Radcliff’s Imbolc Crepes

1 cup plain flour (I used Wondra because of its fine texture), 1 1/2 C whole milk, 2 eggs, 2 T melted butter, a pinch of salt.

Put 1 C plain flour (I used Wondra because of its fine texture) in a mixing bowl. Create a well in the middle of the flour hill. Crack your eggs, pour your melted butter, and a bit of your milk into the well. Either with your hand or very softly by spatula, begin to incorporate the dough. Add the rest of your milk slowly, while continues to mix. Mix the dough well to remove any lumps, but don’t overmix or whisk – you’re not trying to incorporate air. Give it a chance to sit. I whipped this up before we sat down to eat and then made the crepes fresh after dinner.

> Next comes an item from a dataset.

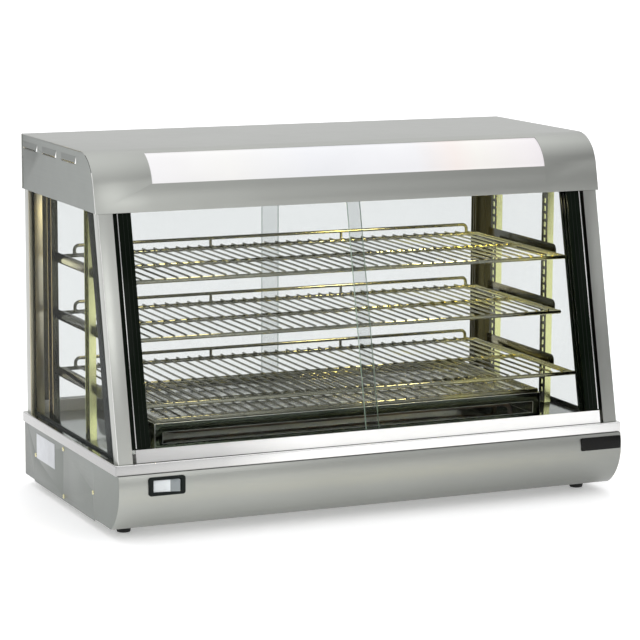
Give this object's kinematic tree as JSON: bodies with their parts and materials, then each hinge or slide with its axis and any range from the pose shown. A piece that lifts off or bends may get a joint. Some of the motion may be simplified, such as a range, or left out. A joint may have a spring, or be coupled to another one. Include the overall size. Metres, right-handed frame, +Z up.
{
  "type": "countertop heated food display case",
  "caption": "Countertop heated food display case with a curved lit canopy, sliding glass doors front and rear, wire shelves on slotted uprights and a heated base.",
  "frame": {"origin": "on the table, at the centre of the outline seen from above", "axes": "+X to the right seen from the front, +Y to the rear, +Z up"},
  "size_m": [0.915, 0.51, 0.61],
  "materials": {
    "stainless": "satin, fine horizontal grain",
    "stainless_trim": "bright satin",
    "stainless_polished": "polished",
    "chrome_wire": "bright plated",
    "rubber_black": "matte",
    "black_matte": "matte",
    "black_gloss": "gloss",
    "nameplate_blank": "blank, gloss",
    "label_blank": "blank, satin",
    "rocker_white": "translucent, lit from inside",
    "lamp_amber": "translucent",
    "ceramic_white": "glazed",
    "element_sheath": "dull, heat-darkened",
    "clear_glass": "clear, greenish at the edges",
    "opal_plastic": "opal, lit from behind",
    "lamp_glass": "frosted"
  },
  "bodies": {
    "cabinet": {"base_pan": "stainless", "fascia": "stainless", "side_panel_left": "stainless", "side_panel_right": "stainless", "rear_panel": "stainless", "deck_plate": "stainless", "feet": "rubber_black", "foot_screws": "stainless_polished", "case_screws": "stainless_polished", "rating_label": "label_blank", "nameplate": "nameplate_blank", "front_switch_housing": "black_matte", "rear_switch_housing": "black_matte", "thermostat_body": "black_matte", "pilot_lamp": "lamp_amber", "cable_gland": "black_matte", "terminal_block": "ceramic_white", "heater_cover": "stainless_polished", "heating_elements": "element_sheath", "bottom_grid": "chrome_wire", "front_post_left": "stainless_trim", "front_post_right": "stainless_trim", "rear_post_left": "stainless_trim", "rear_post_right": "stainless_trim", "front_channel_left": "black_gloss", "front_channel_right": "black_gloss", "front_track_lower": "stainless_trim", "front_track_upper": "stainless_trim", "rear_channel_left": "black_gloss", "rear_channel_right": "black_gloss", "rear_track_lower": "stainless_trim", "rear_track_upper": "stainless_trim", "side_glass_left": "clear_glass", "side_glass_right": "clear_glass", "side_seal_left": "black_matte", "side_seal_right": "black_matte", "uprights_left": "stainless_polished", "uprights_right": "stainless_polished", "shelf_brackets_top": "stainless_polished", "shelf_brackets_middle": "stainless_polished", "shelf_brackets_lower": "stainless_polished", "shelf_top": "chrome_wire", "shelf_middle": "chrome_wire", "shelf_lower": "chrome_wire", "canopy_shell": "stainless", "canopy_end_left": "stainless", "canopy_end_right": "stainless", "ceiling_liner": "stainless", "light_panel": "opal_plastic", "lamp_holders": "ceramic_white", "lamps": "lamp_glass"},
    "front_left_pane": {"front_door_left": "clear_glass"},
    "front_right_pane": {"front_door_right": "clear_glass"},
    "rear_left_pane": {"rear_door_left": "clear_glass"},
    "rear_right_pane": {"rear_door_right": "clear_glass"},
    "front_rocker": {"front_switch_rocker": "rocker_white"},
    "rear_rocker": {"rear_switch_rocker": "rocker_white"},
    "thermostat_dial": {"thermostat_shaft": "stainless_polished", "thermostat_knob": "black_matte"}
  },
  "joints": [
    {"name": "front_door_left_slide", "type": "slide", "parent": "cabinet", "child": "front_left_pane", "axis": [1, 0, 0], "range_m": [0, 0.388]},
    {"name": "front_door_right_slide", "type": "slide", "parent": "cabinet", "child": "front_right_pane", "axis": [1, 0, 0], "range_m": [-0.388, 0]},
    {"name": "rear_door_left_slide", "type": "slide", "parent": "cabinet", "child": "rear_left_pane", "axis": [1, 0, 0], "range_m": [0, 0.397]},
    {"name": "rear_door_right_slide", "type": "slide", "parent": "cabinet", "child": "rear_right_pane", "axis": [1, 0, 0], "range_m": [-0.397, 0]},
    {"name": "front_switch_rock", "type": "hinge", "parent": "cabinet", "child": "front_rocker", "pos_m": [-0.374, -0.24649, 0.09], "axis": [0, 0, 1], "range_deg": [0, 16]},
    {"name": "rear_switch_rock", "type": "hinge", "parent": "cabinet", "child": "rear_rocker", "pos_m": [0.215, 0.23149, 0.064], "axis": [0, 0, 1], "range_deg": [0, 16]},
    {"name": "thermostat_turn", "type": "hinge", "parent": "cabinet", "child": "thermostat_dial", "pos_m": [0.3, 0.236, 0.064], "axis": [0, 1, 0], "range_deg": [0, 270]}
  ]
}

Grease a crepe pan, or if you don’t buy single-use kitchen equipment because your kitchen is the size of a gerbil cage, a non-stick frying pan will do. Have it sitting around medium to medium-high heat based on how your stove is. You can test the pan by flicking some water droplets on it. If the water dances, you’re in the green zone. If it just sits there, it’s not hot enough. If it vanishes, it’s too hot. Keep in mind, you may need to adjust the burner temperature and/or give your pan a moment to rest off heat, to maintain the right temperature.

Pour your batter while rolling your pan – the way you might when making an omelet. You want the batter to quickly reach all sides of the pan and for the crepe to be thin. You may need to test out how much batter you’ll need for your pan a few times.

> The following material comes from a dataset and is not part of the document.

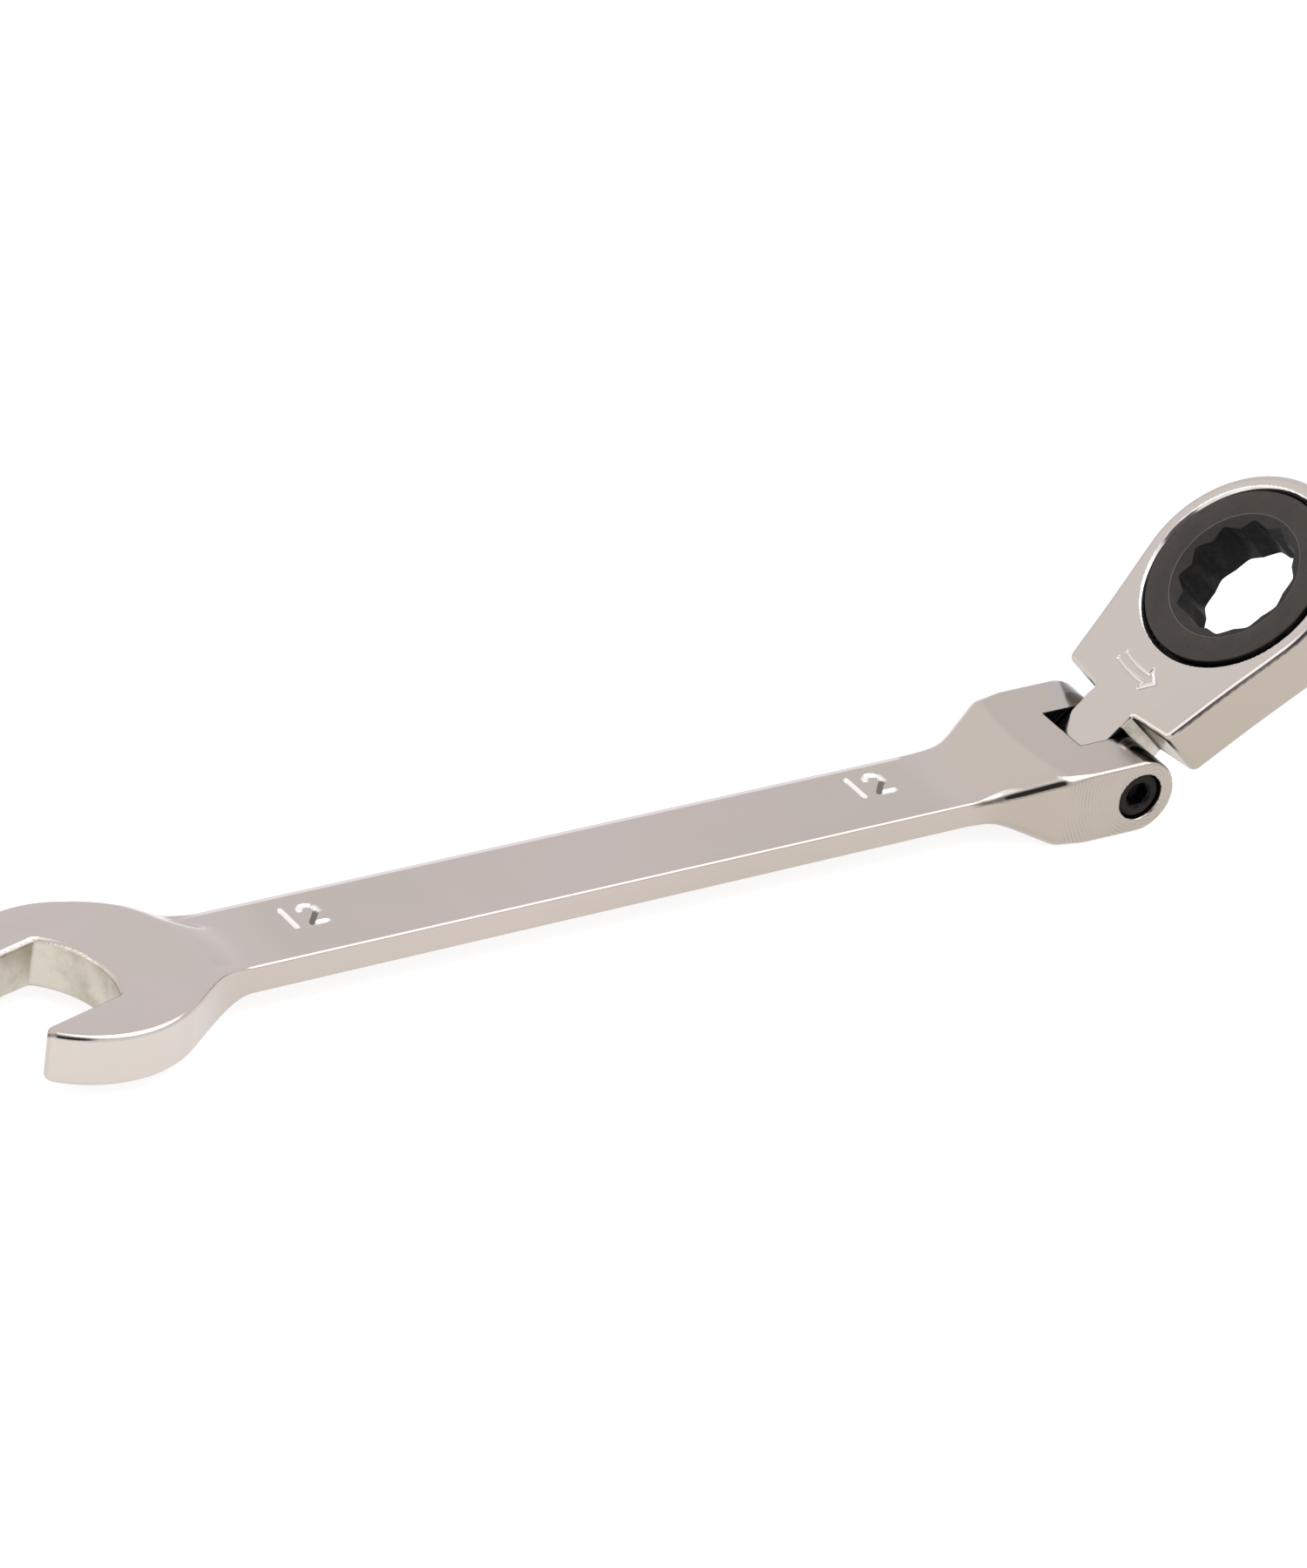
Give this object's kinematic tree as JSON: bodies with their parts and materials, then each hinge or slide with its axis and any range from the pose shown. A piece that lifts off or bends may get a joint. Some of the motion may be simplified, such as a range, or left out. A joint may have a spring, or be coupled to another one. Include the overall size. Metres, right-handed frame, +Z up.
{
  "type": "flex-head ratcheting combination wrench",
  "caption": "Chromed combination wrench with an angled open jaw at one end and a ratcheting 12-point ring in a head hinged to a forked shank at the other.",
  "frame": {"origin": "bottom centre of the bounding box at rest, with the fork's underside on Z = 0", "axes": "+X from the open jaw along the shank to the ring head, +Y across the shank along the hinge axis, +Z up"},
  "size_m": [0.1618, 0.0262, 0.031],
  "materials": {
    "chrome": "satin polished chrome",
    "dark_steel": "dark oxide, satin",
    "black_steel": "black oxide",
    "spring_steel": "bright drawn wire"
  },
  "bodies": {
    "body": {"wrench_body": "chrome", "pivot_screw": "black_steel"},
    "head": {"ring_head": "chrome", "pawl_spring": "spring_steel", "retaining_ring": "spring_steel"},
    "gear": {"ratchet_gear": "dark_steel"},
    "pawl": {"pawl": "dark_steel"}
  },
  "joints": [
    {"name": "flex_hinge", "type": "hinge", "parent": "body", "child": "head", "pos_m": [0.05191, 0.00045, 0.00415], "axis": [0, -1, 0], "range_deg": [-132.3, 47.7]},
    {"name": "gear_spin", "type": "hinge", "parent": "head", "child": "gear", "pos_m": [0.06937, 0.00045, 0.02003], "axis": [-0.673, 0, 0.7396], "continuous": true},
    {"name": "pawl_slide", "type": "slide", "parent": "head", "child": "pawl", "axis": [-0.7396, 0, -0.673], "range_m": [0, 0.0005], "stiffness_N_per_m": 100, "springref_m": -0.002}
  ]
}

Cooking takes anywhere from 30 to 60 seconds per side. You want the crepe to “look like the face of the moon” (my favorite description I found) before flipping it.

We served ours with clotted cream and strawberry jam. You can serve yours with anything you want. Nutella. Bananas & Caramel. Butter & Powdered Sugar, Maple Syrup, Applesauce – live your truth.